In his concluding paragraph, Lieven writes:

“Behind all these questions lies once again the issue of Pakistan’s role, Pakistan’s future and the US role in that future. Since our options for coercing Pakistan are so limited – at least, without actions that would risk destroying Pakistan and involving us in far worse disasters – we should try to make the best of an admittedly very difficult situation and seek Pakistan’s help in finding a settlement to the Afghanistan conflict.”
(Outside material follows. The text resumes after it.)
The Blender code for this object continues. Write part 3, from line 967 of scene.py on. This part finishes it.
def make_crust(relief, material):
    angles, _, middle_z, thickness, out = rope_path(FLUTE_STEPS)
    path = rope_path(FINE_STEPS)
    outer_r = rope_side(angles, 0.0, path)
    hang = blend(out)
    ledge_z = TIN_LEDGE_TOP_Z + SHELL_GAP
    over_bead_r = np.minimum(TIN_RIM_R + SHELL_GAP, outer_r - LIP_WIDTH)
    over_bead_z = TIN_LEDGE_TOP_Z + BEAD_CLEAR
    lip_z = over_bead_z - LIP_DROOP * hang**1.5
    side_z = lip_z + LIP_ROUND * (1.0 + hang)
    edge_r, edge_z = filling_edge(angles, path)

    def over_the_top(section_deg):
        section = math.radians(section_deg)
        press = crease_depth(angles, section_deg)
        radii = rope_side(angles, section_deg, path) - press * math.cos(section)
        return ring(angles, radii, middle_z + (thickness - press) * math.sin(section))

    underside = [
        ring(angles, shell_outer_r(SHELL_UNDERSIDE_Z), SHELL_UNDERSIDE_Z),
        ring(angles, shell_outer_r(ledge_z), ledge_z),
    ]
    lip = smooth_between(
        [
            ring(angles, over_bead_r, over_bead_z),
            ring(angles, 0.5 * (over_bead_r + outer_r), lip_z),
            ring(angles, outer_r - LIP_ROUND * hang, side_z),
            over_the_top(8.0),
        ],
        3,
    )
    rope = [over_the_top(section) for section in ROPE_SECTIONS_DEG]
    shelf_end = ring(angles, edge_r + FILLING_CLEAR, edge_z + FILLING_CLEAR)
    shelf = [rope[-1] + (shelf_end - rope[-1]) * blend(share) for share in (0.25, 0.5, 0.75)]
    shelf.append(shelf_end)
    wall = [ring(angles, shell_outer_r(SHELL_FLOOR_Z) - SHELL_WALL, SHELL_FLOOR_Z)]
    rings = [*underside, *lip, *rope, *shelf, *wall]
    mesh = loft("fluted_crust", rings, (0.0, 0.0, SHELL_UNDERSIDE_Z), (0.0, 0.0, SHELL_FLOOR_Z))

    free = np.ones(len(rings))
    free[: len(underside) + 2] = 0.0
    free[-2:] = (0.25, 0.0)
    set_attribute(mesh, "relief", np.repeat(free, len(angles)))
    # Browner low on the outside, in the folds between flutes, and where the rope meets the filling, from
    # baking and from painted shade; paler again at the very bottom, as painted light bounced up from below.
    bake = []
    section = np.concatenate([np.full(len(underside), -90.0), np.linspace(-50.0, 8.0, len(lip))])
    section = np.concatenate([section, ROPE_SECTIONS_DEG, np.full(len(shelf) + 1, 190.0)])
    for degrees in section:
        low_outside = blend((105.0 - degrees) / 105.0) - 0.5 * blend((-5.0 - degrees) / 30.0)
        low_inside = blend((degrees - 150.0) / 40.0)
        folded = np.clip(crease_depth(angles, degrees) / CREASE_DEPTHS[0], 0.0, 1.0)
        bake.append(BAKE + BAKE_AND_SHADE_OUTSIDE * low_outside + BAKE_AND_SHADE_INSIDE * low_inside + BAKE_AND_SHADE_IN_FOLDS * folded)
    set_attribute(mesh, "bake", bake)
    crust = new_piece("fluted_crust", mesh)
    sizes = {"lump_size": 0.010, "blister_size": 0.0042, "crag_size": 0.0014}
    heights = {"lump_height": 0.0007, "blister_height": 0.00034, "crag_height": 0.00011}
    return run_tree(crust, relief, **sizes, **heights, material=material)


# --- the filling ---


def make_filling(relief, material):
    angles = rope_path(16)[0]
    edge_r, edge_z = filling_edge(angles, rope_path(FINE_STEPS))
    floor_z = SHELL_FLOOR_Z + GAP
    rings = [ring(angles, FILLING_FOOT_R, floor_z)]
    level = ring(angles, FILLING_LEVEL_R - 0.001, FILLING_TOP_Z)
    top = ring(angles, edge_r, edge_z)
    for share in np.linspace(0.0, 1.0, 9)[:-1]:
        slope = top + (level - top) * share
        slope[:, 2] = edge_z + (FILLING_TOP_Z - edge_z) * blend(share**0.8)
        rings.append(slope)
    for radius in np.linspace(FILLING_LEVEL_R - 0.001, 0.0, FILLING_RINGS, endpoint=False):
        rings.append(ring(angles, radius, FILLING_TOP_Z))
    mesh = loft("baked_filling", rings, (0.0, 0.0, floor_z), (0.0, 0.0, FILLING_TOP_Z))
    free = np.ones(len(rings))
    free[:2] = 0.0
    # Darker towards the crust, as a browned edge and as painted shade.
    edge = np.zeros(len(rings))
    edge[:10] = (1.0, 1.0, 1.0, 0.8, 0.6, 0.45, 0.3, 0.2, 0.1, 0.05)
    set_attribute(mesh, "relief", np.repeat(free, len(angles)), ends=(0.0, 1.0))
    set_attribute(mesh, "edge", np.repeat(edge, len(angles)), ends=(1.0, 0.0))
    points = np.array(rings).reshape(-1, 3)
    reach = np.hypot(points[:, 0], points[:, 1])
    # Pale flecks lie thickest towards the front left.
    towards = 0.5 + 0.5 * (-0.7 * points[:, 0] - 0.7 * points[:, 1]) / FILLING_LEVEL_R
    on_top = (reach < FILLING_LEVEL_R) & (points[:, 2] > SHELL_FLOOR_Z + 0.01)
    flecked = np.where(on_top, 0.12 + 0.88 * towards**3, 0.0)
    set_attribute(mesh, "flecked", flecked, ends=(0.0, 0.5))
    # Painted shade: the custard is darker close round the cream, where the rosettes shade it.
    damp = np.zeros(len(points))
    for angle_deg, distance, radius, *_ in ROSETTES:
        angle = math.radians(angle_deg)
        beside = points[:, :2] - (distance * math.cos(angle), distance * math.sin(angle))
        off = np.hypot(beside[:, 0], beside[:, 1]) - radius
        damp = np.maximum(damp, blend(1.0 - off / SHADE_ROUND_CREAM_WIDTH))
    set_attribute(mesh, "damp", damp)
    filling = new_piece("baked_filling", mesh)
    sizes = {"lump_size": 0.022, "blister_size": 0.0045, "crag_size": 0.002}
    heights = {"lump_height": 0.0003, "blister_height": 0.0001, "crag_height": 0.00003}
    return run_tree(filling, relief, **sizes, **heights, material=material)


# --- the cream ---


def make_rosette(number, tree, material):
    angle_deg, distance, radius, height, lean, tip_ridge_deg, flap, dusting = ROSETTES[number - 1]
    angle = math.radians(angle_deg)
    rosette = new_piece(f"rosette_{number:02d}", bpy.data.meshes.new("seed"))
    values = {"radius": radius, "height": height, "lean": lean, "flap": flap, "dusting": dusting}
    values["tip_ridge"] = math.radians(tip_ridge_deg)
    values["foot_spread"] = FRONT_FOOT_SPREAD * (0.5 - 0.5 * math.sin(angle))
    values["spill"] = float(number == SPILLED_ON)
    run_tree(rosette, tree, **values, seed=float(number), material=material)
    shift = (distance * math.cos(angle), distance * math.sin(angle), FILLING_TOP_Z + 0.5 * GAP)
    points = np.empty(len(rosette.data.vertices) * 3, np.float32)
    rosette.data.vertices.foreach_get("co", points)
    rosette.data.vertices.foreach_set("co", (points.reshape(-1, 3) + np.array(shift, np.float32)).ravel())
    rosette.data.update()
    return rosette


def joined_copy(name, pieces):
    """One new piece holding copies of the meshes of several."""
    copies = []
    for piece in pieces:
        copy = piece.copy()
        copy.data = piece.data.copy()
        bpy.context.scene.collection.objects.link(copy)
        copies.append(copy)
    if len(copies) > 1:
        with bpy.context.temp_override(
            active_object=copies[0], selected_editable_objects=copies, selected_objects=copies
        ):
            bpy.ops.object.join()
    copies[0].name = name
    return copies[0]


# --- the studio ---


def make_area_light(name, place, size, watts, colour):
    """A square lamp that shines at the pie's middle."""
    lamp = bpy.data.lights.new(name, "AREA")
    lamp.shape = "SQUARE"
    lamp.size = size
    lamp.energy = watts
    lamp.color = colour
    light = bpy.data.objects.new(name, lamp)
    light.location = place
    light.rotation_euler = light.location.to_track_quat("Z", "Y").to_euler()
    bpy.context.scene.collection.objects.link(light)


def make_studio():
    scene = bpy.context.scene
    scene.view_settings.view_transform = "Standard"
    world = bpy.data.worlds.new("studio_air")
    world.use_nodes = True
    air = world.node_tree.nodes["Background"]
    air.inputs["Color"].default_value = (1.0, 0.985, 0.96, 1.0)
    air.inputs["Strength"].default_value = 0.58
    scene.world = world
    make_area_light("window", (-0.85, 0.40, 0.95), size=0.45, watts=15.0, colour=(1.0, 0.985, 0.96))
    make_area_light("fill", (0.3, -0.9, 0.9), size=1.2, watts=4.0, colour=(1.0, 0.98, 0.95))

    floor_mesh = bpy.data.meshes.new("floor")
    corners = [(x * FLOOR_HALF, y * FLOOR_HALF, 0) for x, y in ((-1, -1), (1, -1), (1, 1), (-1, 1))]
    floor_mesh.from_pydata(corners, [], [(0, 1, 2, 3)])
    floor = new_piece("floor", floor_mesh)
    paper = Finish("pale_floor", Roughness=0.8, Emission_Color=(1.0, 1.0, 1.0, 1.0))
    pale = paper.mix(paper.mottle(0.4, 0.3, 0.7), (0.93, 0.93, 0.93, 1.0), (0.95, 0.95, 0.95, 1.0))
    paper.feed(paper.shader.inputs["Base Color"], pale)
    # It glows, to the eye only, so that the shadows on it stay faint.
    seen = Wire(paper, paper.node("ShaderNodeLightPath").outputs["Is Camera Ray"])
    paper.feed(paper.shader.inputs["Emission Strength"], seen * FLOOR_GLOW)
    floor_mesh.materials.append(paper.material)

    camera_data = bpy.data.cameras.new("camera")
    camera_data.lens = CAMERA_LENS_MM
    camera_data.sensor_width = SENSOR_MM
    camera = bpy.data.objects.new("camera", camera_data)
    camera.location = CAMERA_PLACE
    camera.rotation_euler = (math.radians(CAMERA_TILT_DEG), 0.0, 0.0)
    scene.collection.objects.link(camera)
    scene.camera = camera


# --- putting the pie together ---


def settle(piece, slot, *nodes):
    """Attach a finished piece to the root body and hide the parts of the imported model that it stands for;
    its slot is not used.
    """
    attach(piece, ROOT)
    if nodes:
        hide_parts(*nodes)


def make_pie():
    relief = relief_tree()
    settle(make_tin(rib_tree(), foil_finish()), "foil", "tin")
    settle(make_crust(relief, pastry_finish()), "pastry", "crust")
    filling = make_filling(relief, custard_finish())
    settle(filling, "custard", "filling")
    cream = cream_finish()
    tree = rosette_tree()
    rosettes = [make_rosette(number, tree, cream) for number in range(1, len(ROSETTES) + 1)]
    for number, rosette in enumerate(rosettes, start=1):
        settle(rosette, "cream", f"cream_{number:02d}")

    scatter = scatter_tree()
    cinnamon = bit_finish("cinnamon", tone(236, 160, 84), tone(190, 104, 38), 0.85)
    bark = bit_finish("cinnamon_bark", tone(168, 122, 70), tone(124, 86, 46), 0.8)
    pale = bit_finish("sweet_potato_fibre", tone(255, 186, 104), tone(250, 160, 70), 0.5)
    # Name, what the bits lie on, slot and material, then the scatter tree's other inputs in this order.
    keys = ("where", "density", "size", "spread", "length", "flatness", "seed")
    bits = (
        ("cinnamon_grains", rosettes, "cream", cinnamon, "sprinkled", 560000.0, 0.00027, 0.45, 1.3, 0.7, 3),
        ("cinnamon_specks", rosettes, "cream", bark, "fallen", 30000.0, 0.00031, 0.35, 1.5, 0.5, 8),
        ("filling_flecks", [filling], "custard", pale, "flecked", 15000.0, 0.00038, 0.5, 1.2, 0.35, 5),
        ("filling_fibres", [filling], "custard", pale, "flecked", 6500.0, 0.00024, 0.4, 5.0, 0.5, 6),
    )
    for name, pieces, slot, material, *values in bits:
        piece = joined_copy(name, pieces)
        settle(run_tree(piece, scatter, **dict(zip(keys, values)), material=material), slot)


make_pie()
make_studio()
In sum, the US is prosecuting a war/occupation in Afghanistan by expanding it into Pakistan, increasing the use of drones, which are of dubious legality, violating the sovereignty of Pakistan, causing civilian casualties, raising the level of anger and hatred of Pakistanis toward the US, potentially undermining the fragile stability of the Pakistan state, and avoiding real negotiations with the Taliban leaders. As Anatol Lieven notes, “This [or something like this] is lunatic reasoning.”